*Written task:* In the listing below, locate the line that contains "hide_parts(NODE)" and the line that contains "return outline.sketch". Restate word for word those two lines and every line between them, and nothing else.

*Provided entries:*
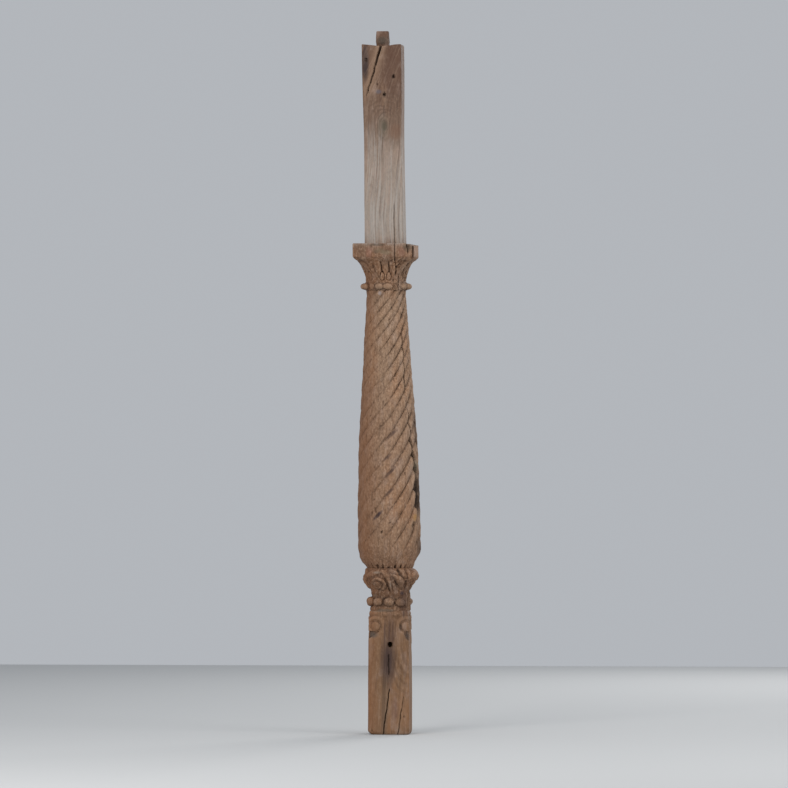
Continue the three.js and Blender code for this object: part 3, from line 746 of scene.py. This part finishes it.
def section_rows(z_values, surface):
    """Positions, hollowness and grain depth of one section's rows. The hollowness darkens the cuts with
    dark dirt and painted shade.
    """
    z = np.repeat(z_values[:, None], COLUMNS, axis=1)
    turn = wrap(np.stack([column_turns(v) for v in z_values]))
    base, relief, *dirt_and_painted_shade = surface(turn, z)
    step = max(0.5, float(np.mean(np.diff(z_values))))
    near = blurred(relief, max(0.6, 3.0 / step), 3.0)
    wide = blurred(relief, max(0.8, 9.0 / step), 9.0)
    # How far a point lies below its neighbours: the material paints it dark, as dirt and as painted shade
    # in the cuts.
    hollow = np.clip((near - relief) * 0.22 + (wide - relief) * 0.08, 0, 1)
    # A section can add more of this darkness: painted shade and dirt in checks, cracks and the gaps between
    # beads.
    for extra in dirt_and_painted_shade:
        hollow = np.maximum(hollow, extra)
    proud = np.clip((relief - near) * 0.4 + (relief - wide) * 0.16, 0, 1)
    x, y, _ = point(turn, base + relief, z)
    return x + lean_at(z), y, z, hollow, proud


def shelf(lower, upper):
    """Flat rings between the last row of one section and the first row of the next."""
    steps = [k / SHELF_RINGS for k in range(1, SHELF_RINGS)]
    return [[a + (b - a) * t for a, b in zip(lower, upper)] for t in steps]


def post_grid():
    """Every row of the surface from the underside to the top of the tenon."""
    rows = []
    for z_values, surface in SECTIONS:
        arrays = section_rows(np.asarray(z_values, dtype=float), surface)
        first = [a[0] for a in arrays]
        if rows:
            step = np.max(np.hypot(first[0] - rows[-1][0], first[1] - rows[-1][1]))
            apart = abs(float(np.mean(first[2] - rows[-1][2])))
            if step > 4 and apart < 0.01:
                rows += shelf(rows[-1], first)
        rows += [[a[i] for a in arrays] for i in range(len(z_values))]
    return [np.stack([row[k] for row in rows]) for k in range(5)]


def worn_details(x, y, z):
    """Wear that crosses the sections: the abacus's right corner, and the shoulders' dip at the tenon."""
    local_x = x - lean_at(z)
    corner = -9 + 0.30 * (ABACUS_HALF - local_x) + 0.02 * (y + ABACUS_HALF)
    corner += 1.2 * ripple((x, y, z), 12, 1, 151)
    on_top = (z > 1365) & (z <= ABACUS_TOP + 0.01) & (corner < 0) & (local_x > 30)
    outside = np.maximum(np.abs(local_x), np.abs(y)) > 57.5
    limit = ABACUS_TOP + corner
    z = np.where(on_top & outside & (z > limit), limit, z)
    near_shoulder = smooth(SHOULDER - 26, SHOULDER, z) * (z < SHOULDER + 0.01)
    dip = 4.5 * fall(8, 50, np.abs(local_x)) + 0.5 * ripple((x, y, z), 30, 1, 152) ** 2
    z -= dip * near_shoulder
    # Nothing stands out of the solid's box.
    sides = zip((x, y), BOX_LOW, BOX_HIGH)
    inside = [np.clip(v, low / MM + 0.15, high / MM - 0.15) for v, low, high in sides]
    return (*inside, np.clip(z, 0.02, HEIGHT - 0.02))


def post_mesh():
    x, y, z, hollow, proud = post_grid()
    x, y, z = worn_details(x, y, z)
    rows, columns = x.shape
    bottom = [0.0, 0.0, float(z[0].min())]
    top = [float(np.mean(x[-1])), float(np.mean(y[-1])), float(z[-1].max())]
    points = np.column_stack([x.ravel(), y.ravel(), z.ravel()])
    points = np.vstack([points, bottom, top]) * MM
    low, high = rows * columns, rows * columns + 1
    i = np.arange(rows - 1)[:, None] * columns
    j = np.arange(columns)[None, :]
    k = (j + 1) % columns
    quads = np.stack([i + j, i + k, i + columns + k, i + columns + j], axis=-1).reshape(-1, 4)
    j, k = j.ravel(), k.ravel()
    last = (rows - 1) * columns
    fans = np.vstack([
        np.column_stack([k, j, np.full(columns, low)]),
        np.column_stack([last + j, last + k, np.full(columns, high)])])
    mesh = bpy.data.meshes.new("post_carved_surface")
    mesh.from_pydata(points.tolist(), [], quads.tolist() + fans.tolist())
    mesh.validate()
    # The hollow layer carries dirt and painted shade for the cuts; the proud layer carries the wear of the
    # crests.
    for name, values in (("hollow", hollow), ("proud", proud)):
        layer = mesh.attributes.new(name, "FLOAT", "POINT")
        layer.data.foreach_set("value", np.concatenate([values.ravel(), [0, 0]]).astype(np.float32))
    return mesh


def lighter(piece):
    """Brings the mesh under the limit of triangles: flat places lose the most."""
    faces = sum(len(p.vertices) - 2 for p in piece.data.polygons)
    modifier = piece.modifiers.new("fewer", "DECIMATE")
    modifier.ratio = min(1.0, TRIANGLES / faces)
    bpy.context.view_layer.objects.active = piece
    piece.select_set(True)
    bpy.ops.object.modifier_apply(modifier=modifier.name)


def build_post():
    piece = bpy.data.objects.new("post_carved", post_mesh())
    bpy.context.scene.collection.objects.link(piece)
    lighter(piece)
    mesh = piece.data
    mesh.polygons.foreach_set("use_smooth", np.ones(len(mesh.polygons), dtype=bool))
    mesh.set_sharp_from_angle(angle=math.radians(48))
    mesh.materials.append(weathered_wood())
    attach(piece, "root")
    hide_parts(NODE)
    return piece


# Material

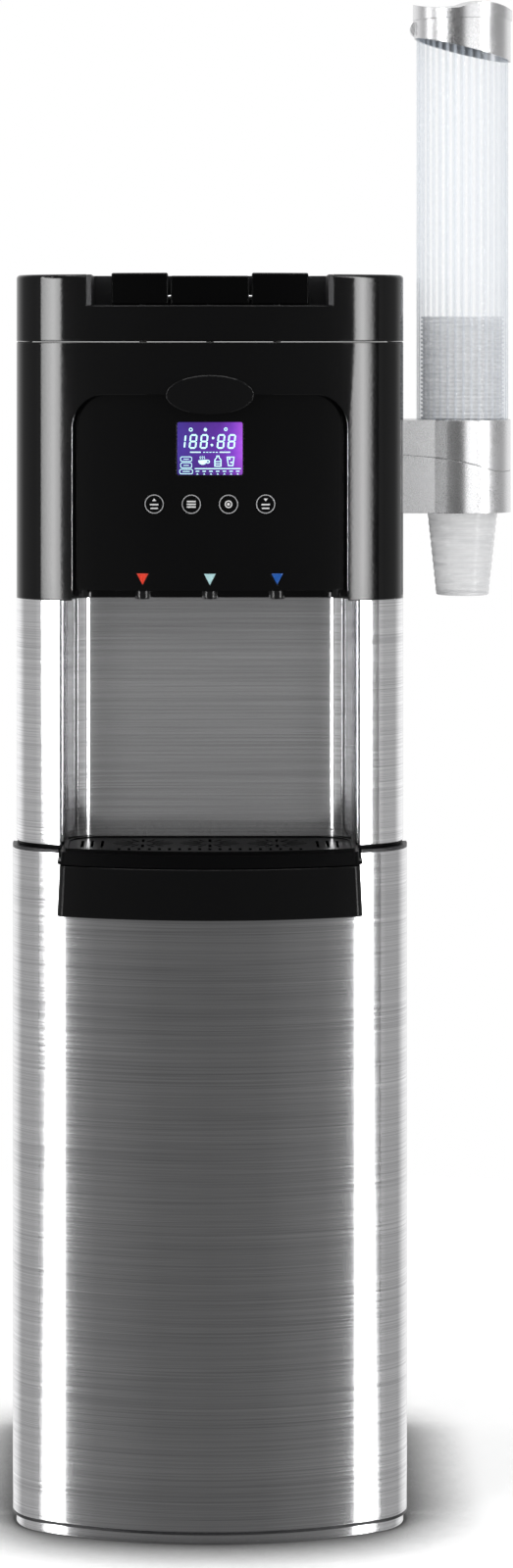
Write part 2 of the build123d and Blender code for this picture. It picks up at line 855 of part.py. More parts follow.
def marker_outline(x):
    """A tap's marker: a triangle pointing down, seen from the front."""
    with BuildSketch(Plane.XZ) as outline:
        with BuildLine():
            Polyline(
                (x - marker_width / 2, marker_top),
                (x + marker_width / 2, marker_top),
                (x, marker_top - marker_height),
                close=True,
            )
        make_face()
    return outline.sketch


button_places = [(place - 1.5) * button_spacing for place in range(4)]
tap_places = (("hot", -tap_spacing), ("room", 0.0), ("cold", tap_spacing))
plain_top = panel_top + head_wall - clearance

# Curved control panel behind the head cover's opening.
with BuildPart() as control_panel:
    add(
        seen_from_front(arch(head_wall - clearance, panel_bottom))
        & plan_ring(panel_inset, panel_back, panel_bottom, plain_top)
    )
    add(
        seen_from_front(window_outline(clearance))
        & plan_ring(0, panel_inset + window_thickness, panel_bottom, plain_top),
        mode=Mode.SUBTRACT,
    )
    add(seen_from_front(window_outline(-window_seat)), mode=Mode.SUBTRACT)
    for _, x in tap_places:
        add(
            seen_from_front(marker_outline(x))
            & plan_ring(0, panel_inset + marker_depth, panel_bottom, plain_top),
            mode=Mode.SUBTRACT,
        )
    for x in button_places:
        with Locations((x, front_y, button_z)):
            Cylinder(button_radius + clearance, 60, rotation=(90, 0, 0), mode=Mode.SUBTRACT)
save(control_panel, "control_panel")

for name, x in tap_places:
    with BuildPart() as marker:
        add(
            seen_from_front(marker_outline(x))
            & plan_ring(
                panel_inset - marker_proud, panel_inset + marker_depth, panel_bottom, plain_top
            )
        )
    save(marker, f"marker_{name}")

with BuildPart() as display_window:
    add(
        seen_from_front(window_outline(0))
        & plan_ring(panel_inset, panel_inset + window_thickness, panel_bottom, plain_top)
    )
save(display_window, "display_window")

with BuildPart() as display_module:
    lcd_front = bow_y(display_width / 2 + lcd_margin, panel_back) + clearance
    add(
        box_between(
            (-display_width / 2 - lcd_margin, lcd_front, display_z - display_height / 2 - 2),
            (display_width / 2 + lcd_margin, lcd_front + lcd_thickness,
             display_z + display_height / 2 + lcd_margin),
        )
    )

# Four push buttons on straight stems.
guide_y = flange_y + button_flange + button_travel + guide_gap
stem_end = guide_y + guide_thickness + stem_stick_out
board_y = stem_end + button_travel + guide_gap + switch_thickness
for place, x in enumerate(button_places, start=1):
    with BuildPart() as button:
        with BuildSketch(Plane.XZ.offset(-flange_y)):
            with Locations((x, button_z)):
                Circle(button_radius)
        extrude(amount=-2 * front_y)
        add(
            plan_solid(
                panel_inset - button_proud, button_z - 2 * button_radius,
                button_z + 2 * button_radius,
            ),
            mode=Mode.INTERSECT,
        )
        with BuildSketch(Plane.XZ.offset(-flange_y)):
            with Locations((x, button_z)):
                Circle(button_radius + flange_grow)
        extrude(amount=-button_flange)
        with BuildSketch(Plane.XZ.offset(-flange_y - button_flange)):
            with Locations((x, button_z)):
                Circle(stem_radius)
        extrude(amount=-(stem_end - flange_y - button_flange))
    save(button, f"button_{place}")

# Plate that guides the stems; it rises from the head's ceiling, behind the panel.
with BuildPart() as button_guide:
    add(
        box_between(
            (-guide_half_width, guide_y, panel_bottom + ceiling_thickness),
            (guide_half_width, guide_y + guide_thickness, button_z + guide_half_height),
        )
    )
    for x in button_places:
        with Locations((x, guide_y, button_z)):
            Cylinder(stem_radius + pin_clearance, 20, rotation=(90, 0, 0), mode=Mode.SUBTRACT)
    for side in (-1, 1):
        for level in (-1, 1):
            add(
                box_between(
                    (side * guide_half_width - (post_half if side < 0 else 3 * post_half),
                     guide_y + guide_thickness, button_z + level * guide_half_height - post_half),
                    (side * guide_half_width + (3 * post_half if side < 0 else post_half),
                     board_y, button_z + level * guide_half_height + post_half),
                )
            )

# Circuit board with the four switches that the stems press.
with BuildPart() as switch_board:
    add(
        box_between(
            (-guide_half_width - post_half, board_y, button_z - guide_half_height - post_half),
            (guide_half_width + post_half, board_y + board_thickness,
             button_z + guide_half_height + post_half),
        )
    )
    for x in button_places:
        add(
            box_between(
                (x - switch_size / 2, board_y - switch_thickness, button_z - switch_size / 2),
                (x + switch_size / 2, board_y, button_z + switch_size / 2),
            )
        )

with BuildPart() as electronics:
    add([display_module.part, switch_board.part])
save(electronics, "electronics")

# Ceiling over the recess, which carries the three taps.
with BuildPart() as ceiling:
    with BuildSketch(Plane.XY.offset(panel_bottom)):
        add(recess_outline(head_wall))
        add(plan_outline(panel_back + 1, side_front_y), mode=Mode.INTERSECT)
        for _, x in tap_places:
            with Locations((x, tap_y)):
                Circle(nozzle_radius + clearance, mode=Mode.SUBTRACT)
    extrude(amount=ceiling_thickness)
    add(button_guide.part)
save(ceiling, "ceiling")

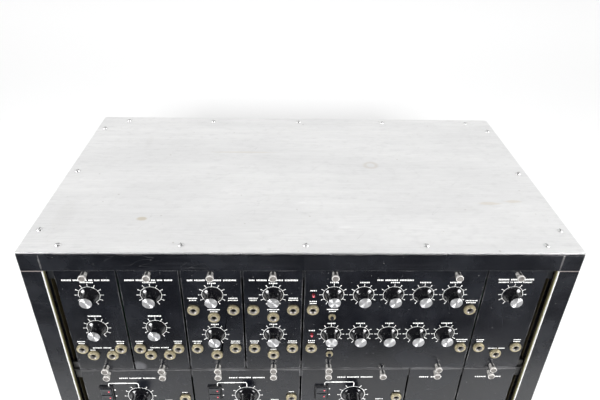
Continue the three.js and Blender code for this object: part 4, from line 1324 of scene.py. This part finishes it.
def sheet_on(name, corners, colour, glow=0.0, only_gloss=False, right_colour=None):
    """A flat sheet between four corners: the floor, or a card that only the gloss reflects.

    With a second colour it turns to that one on its right, with a pale oval in front.
    """
    mesh = bpy.data.meshes.new(name)
    mesh.from_pydata(corners, [], [(0, 1, 2, 3)])
    made = bpy.data.objects.new(name, mesh)
    scene.collection.objects.link(made)
    material, tree, shader = finish_of(name, Roughness=0.6, Emission_Strength=glow)
    shader.inputs["Base Color"].default_value = (*colour, 1)
    shader.inputs["Emission Color"].default_value = (1, 1, 1, 1)
    if right_colour:
        place = here(tree)
        tone = mottled(tree, split(tree, place)[0], colour, right_colour, -0.4, 0.5)
        far = oval_distance(tree, place, *POOL)
        link(tree, shader, blend(tree, ramp(tree, far, 0.2, 1.0, 1.0, 0.0), tone, (0.30, 0.30, 0.32)))
    mesh.materials.append(material)
    if only_gloss:
        made.visible_camera = False
        made.visible_diffuse = False
        made.visible_shadow = False
        made.visible_transmission = False
    return made


def facing(name, place, aim, width, height, glow):
    """A glowing card square to the line from its place to its aim."""
    middle, out = Vector(place), (Vector(aim) - Vector(place)).normalized()
    across = out.cross(Vector((0, 0, 1))).normalized() * width / 2
    up = across.normalized().cross(out) * height / 2
    corners = [middle - across - up, middle + across - up, middle + across + up, middle - across + up]
    return sheet_on(name, [tuple(corner) for corner in corners], (0, 0, 0), glow, True)


# Front, back, foot and top of the flags that stand in front of the case
FLAG_FRONT, FLAG_BACK, FLAG_FOOT, FLAG_TOP = -0.75, -0.156, 0.2, 1.1


def one_way_flag(name, x, side):
    """An upright black flag that hides a card from the knobs on one side of it only."""
    back, front = FLAG_BACK, FLAG_FRONT
    corners = [(x, back, FLAG_FOOT), (x, front, FLAG_FOOT), (x, front, FLAG_TOP), (x, back, FLAG_TOP)]
    made = sheet_on(name, corners[::side], (0, 0, 0), only_gloss=True)
    tree = made.data.materials[0].node_tree
    behind = add(tree, "NewGeometry").outputs["Backfacing"]
    tree.links.new(minus(tree, 1.0, behind), tree.nodes["Principled BSDF"].inputs["Alpha"])


def soft_box(name, place, aim, size, power):
    """A large soft light that the gloss doesn't show."""
    light = bpy.data.lights.new(name, "AREA")
    light.shape = "RECTANGLE"
    light.size, light.size_y = size
    light.energy = power
    made = bpy.data.objects.new(name, light)
    turn = (Vector(aim) - Vector(place)).to_track_quat("-Z", "Y").to_matrix().to_4x4()
    made.matrix_world = Matrix.Translation(place) @ turn
    made.visible_glossy = False
    made.visible_camera = False
    scene.collection.objects.link(made)


FLOOR_REACH = 6
floor_corners = [(x * FLOOR_REACH, y * FLOOR_REACH, 0) for x, y in ((-1, -1), (1, -1), (1, 1), (-1, 1))]
sheet_on("floor", floor_corners, grey(0.93))
card_corners = [(-1.9, -2.8, 0.004), (2.2, -2.8, 0.004), (0.85, -0.32, 0.004), (-1.9, -0.30, 0.004)]
sheet_on("grey_card", card_corners, (0.012, 0.012, 0.014), only_gloss=True, right_colour=(0.035, 0.035, 0.04))
for name, place in (("left_card", (-1.45, -0.80, 0.62)), ("right_card", (1.40, -0.80, 0.66))):
    facing(name, place, aim=(0, -0.15, 0.28), width=0.9, height=0.7, glow=24)
one_way_flag("right_flag", 0.0, 1)
one_way_flag("left_flag", 0.045, -1)
for name, place, aim, size, power in (
    ("overhead", (0, 0.35, 2.2), (0, 0, 0.3), (2.2, 2.2), 6),
    ("backdrop_light", (0, 3.1, 0.8), (0, 3.1, 0), (7.0, 3.2), 28),
    ("left_window", (-1.3, -1.0, 0.9), (0, -0.15, 0.25), (0.7, 0.7), 10),
    ("right_window", (1.3, -1.0, 0.9), (0, -0.15, 0.25), (0.7, 0.7), 10),
    ("front_light", (0.0, -2.9, 1.56), (0, 0, 0.3), (0.7, 0.25), 120),
):
    soft_box(name, place, aim, size, power)


def pale_room():
    """A world lit evenly for what is matt, and for the gloss pale behind and dark in front."""
    world = bpy.data.worlds.new("pale_room")
    world.use_nodes = True
    tree = world.node_tree
    sky = tree.nodes["Background"]
    sky.inputs["Color"].default_value = (1, 1, 1, 1)
    _, back, up = split(tree, add(tree, "TexCoord").outputs["Generated"])
    behind = ramp(tree, plus(tree, back, times(tree, up, 0.35)), -0.25, 0.35, 0.03, 0.98)
    gloss = add(tree, "LightPath").outputs["Is Glossy Ray"]
    even = times(tree, minus(tree, 1.0, gloss), 0.60)
    tree.links.new(plus(tree, even, times(tree, gloss, behind)), sky.inputs["Strength"])
    return world


scene.world = pale_room()
scene.view_settings.view_transform = "Standard"
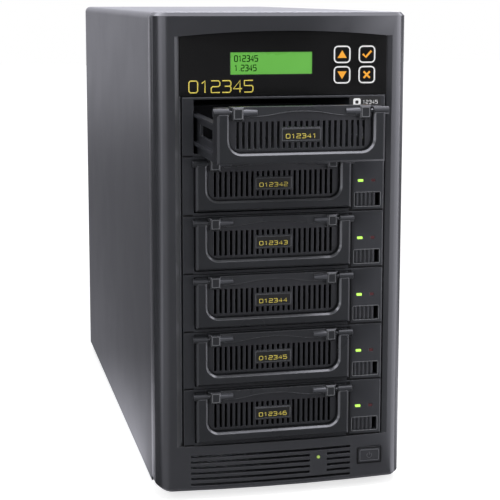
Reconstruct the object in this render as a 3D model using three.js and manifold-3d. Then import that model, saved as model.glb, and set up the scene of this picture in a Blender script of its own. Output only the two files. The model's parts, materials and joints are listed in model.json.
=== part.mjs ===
import * as THREE from "three";
import { mergeVertices } from "three/addons/utils/BufferGeometryUtils.js";
import Module from "manifold-3d";

// Hard drive duplicator: a tower with six sliding drive trays, a control panel with a display
// and four keys, a power supply and an exhaust fan.
// Millimetres, +Z up. The front faces -Y and the feet stand on z = 0.
// While the pieces are placed, y = 0 is the front plane of the drive racks.

// Fits and facets
const CLEARANCE = 0.3;
const OVERRUN = 1;
const ARC_STEPS = 3;
const COARSE_STEPS = 2;
const FINE_STEPS = 5;
const ARCH_STEPS = 10;
const ROUND_SIDES = 12;
const SMALL_SIDES = 6;
const BORE_SIDES = 20;

// Drive bays: the front of a 5.25 inch device
const BAY_COUNT = 6;
const BAY_PITCH = 42;
const BAY_SEAM = 0.4;

// Case
const SIDE_MARGIN = 19;
const FOOT_HEIGHT = 7;
const BASE_HEIGHT = 34;
const HEADER_HEIGHT = 16.5;
const SEAM_DEPTH = 30;
const SEAM_GAP = 0.6;
const COVER_DEPTH = 420;
const SHEET = 1.2;
const CASE_CORNER = 5;
const FLANGE_WIDTH = 12;

// Front bezel
const BEZEL_WALL = 3;
const BEZEL_SETBACK = 0.5;
const BEZEL_BOW = 4;
const COLUMN_ROUND_WIDTH = 11;
const COLUMN_ROUND_DEPTH = 23;
const BEZEL_LIP = 2.5;
const OPENING_GAP = 1.5;
const OPENING_BEVEL_WIDTH = 3.5;
const OPENING_BEVEL_DEPTH = 2;
const HEADER_ARCH = 3.7;
const VENT_COUNT = 6;
const VENT_HEIGHT = 1.9;
const VENT_DROP = 7.8;
const VENT_BOTTOM_INSET = 5.2;
const VENT_LEFT_INSET = 5.2;
const VENT_RIGHT_INSET = 23.6;
const VENT_BREAK = 13;
const POWER_LED_RADIUS = 1.2;
const POWER_LED_TIP_RADIUS = 0.8;
const POWER_LED_DOME = 0.7;
const POWER_LED_PROUD = 0.6;
const POWER_LED_LENGTH = 8;
const POWER_LED_RIGHT_INSET = 48.2;
const POWER_LED_DROP = 14;
const POWER_BUTTON_WIDTH = 18.8;
const POWER_BUTTON_HEIGHT = 12.4;
const POWER_BUTTON_DEPTH = 7;
const POWER_BUTTON_CORNER = 1;
const POWER_BUTTON_PROUD = 0.4;
const POWER_BUTTON_PAD_MARGIN = 1.8;
const POWER_BUTTON_PAD = 0.5;
const POWER_BUTTON_RIGHT_INSET = 8.8;
const POWER_BUTTON_DROP = 15.7;
const POWER_BUTTON_TRAVEL = 1.5;
const BUTTON_GUIDE_WALL = 1.6;
const BUTTON_GUIDE_DEPTH = 9;
const SWITCH_BOARD = 1.6;
const SWITCH_SIZE = 6;
const SWITCH_HEIGHT = 3;
const PLUNGER_RADIUS = 1.7;

// Control panel
const PANEL_HEIGHT = 42;
const PANEL_SETBACK = 1;
const PANEL_THICKNESS = 3;
const PANEL_TUCK = 6;
const DISPLAY_WIDTH = 59.5;
const DISPLAY_HEIGHT = 16;
const DISPLAY_RISE = 23;
const DISPLAY_RECESS = 0.5;
const DISPLAY_FRAME_SIDE = 5.5;
const DISPLAY_FRAME_EDGE = 4.5;
const DISPLAY_FRAME_DEPTH = 5;
const DISPLAY_BOARD_SIDE = 4;
const DISPLAY_BOARD_EDGE = 5.5;
const BOARD_THICKNESS = 1.6;
const KEY_SIZE = 13.2;
const KEY_CORNER = 3;
const KEY_PITCH_X = 18.4;
const KEY_PITCH_Z = 14.5;
const KEYS_RIGHT_INSET = 23.2;
const KEYS_RISE = 21.5;
const KEY_PROUD = 0.6;
const KEY_LIP = 1.2;
const KEY_TRAVEL = 0.8;
const KEY_BOARD_MARGIN = 4;
const KEY_BOARD_GAP = 1.5;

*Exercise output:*
    hide_parts(NODE)
    return piece


# Material

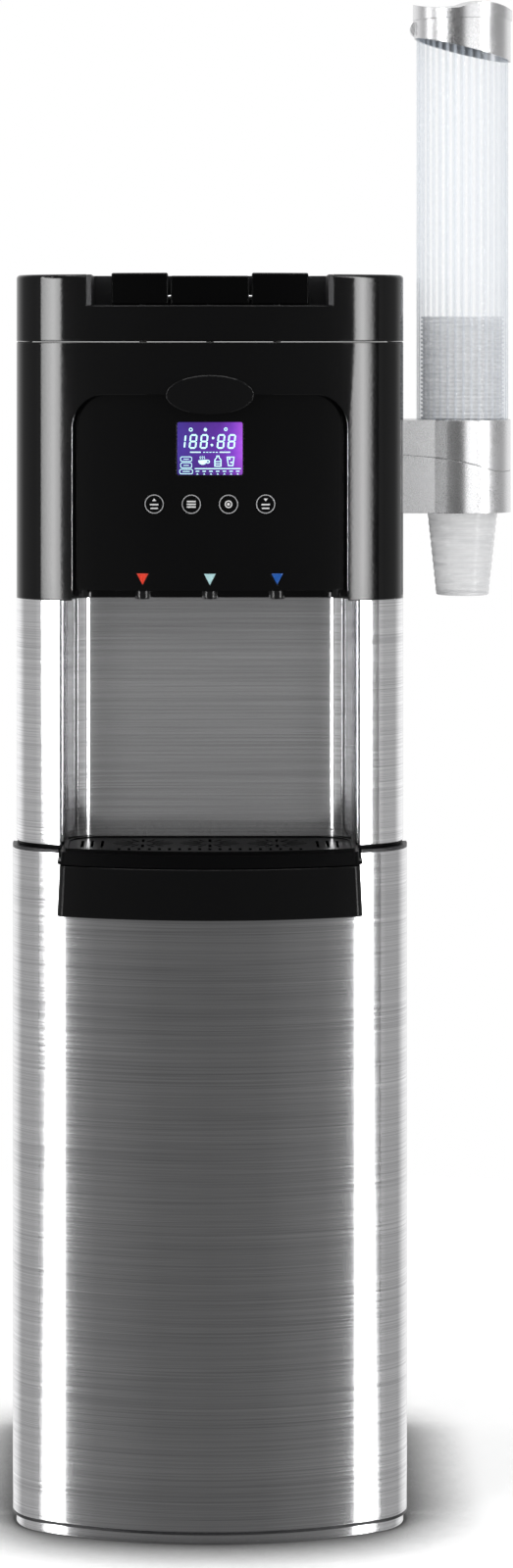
Write part 2 of the build123d and Blender code for this picture. It picks up at line 855 of part.py. More parts follow.
def marker_outline(x):
    """A tap's marker: a triangle pointing down, seen from the front."""
    with BuildSketch(Plane.XZ) as outline:
        with BuildLine():
            Polyline(
                (x - marker_width / 2, marker_top),
                (x + marker_width / 2, marker_top),
                (x, marker_top - marker_height),
                close=True,
            )
        make_face()
    return outline.sketch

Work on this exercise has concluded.